Financial Law     updated  2008/11/10 10:01


Russia's finance minister reiterated Moscow's call for reforming global financial institutions, saying in comments televised Monday that the International Monetary Fund was inadequate as a crisis manager.

Alexei Kudrin spoke ahead of a meeting of top international financial ministers Saturday in Washington to discuss the deepening global crisis.

Russia has proposed creating new international agencies to replace or take on some of the functions of existing ones, like the IMF or the World Bank. Moscow has said those organizations do not adequately represent some of the larger economies such as China and Russia.

"We are absolutely sure that today the current system of institutions used for crisis settlement, including the IMF, are inadequate," said Kudrin in comments on the state-funded English language network Russia Today.

Kudrin called for a new agreement along the lines of the Maastricht Treaty, the 1992 treaty that paved the way for the euro, that would obligate nations to meet a certain set of budget and economic criteria in order to prevent new crises.
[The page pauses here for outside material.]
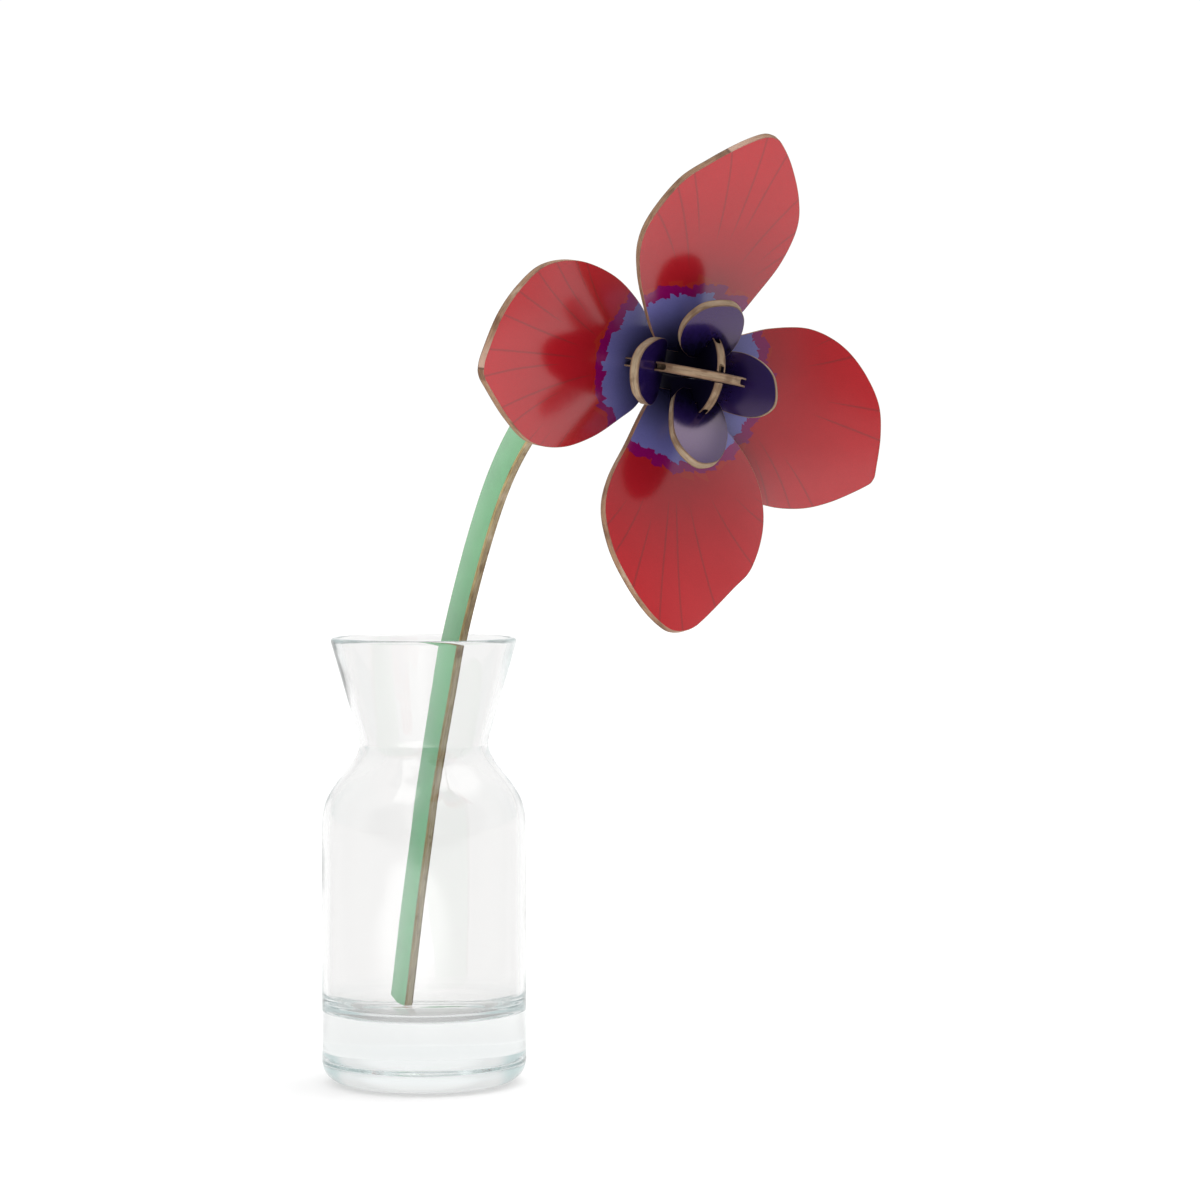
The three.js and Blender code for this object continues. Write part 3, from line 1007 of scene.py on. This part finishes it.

Russia has been hard hit by the global crisis, with economic growth forecasts slashed and its stock markets losing some two-thirds of their value since the start of the year.

The Kremlin has laid the bulk of the blame with the United States.

On Friday, a top Kremlin aide suggested the IMF's role be reduced to that of an ordinary financial institution.

"The IMF should work as a bank, not as a project finance institution. It should not act as a manager in countries it lends to," Arkady Dvorkovich told a news conference. "It should put forward financial conditions on loans, not political ones."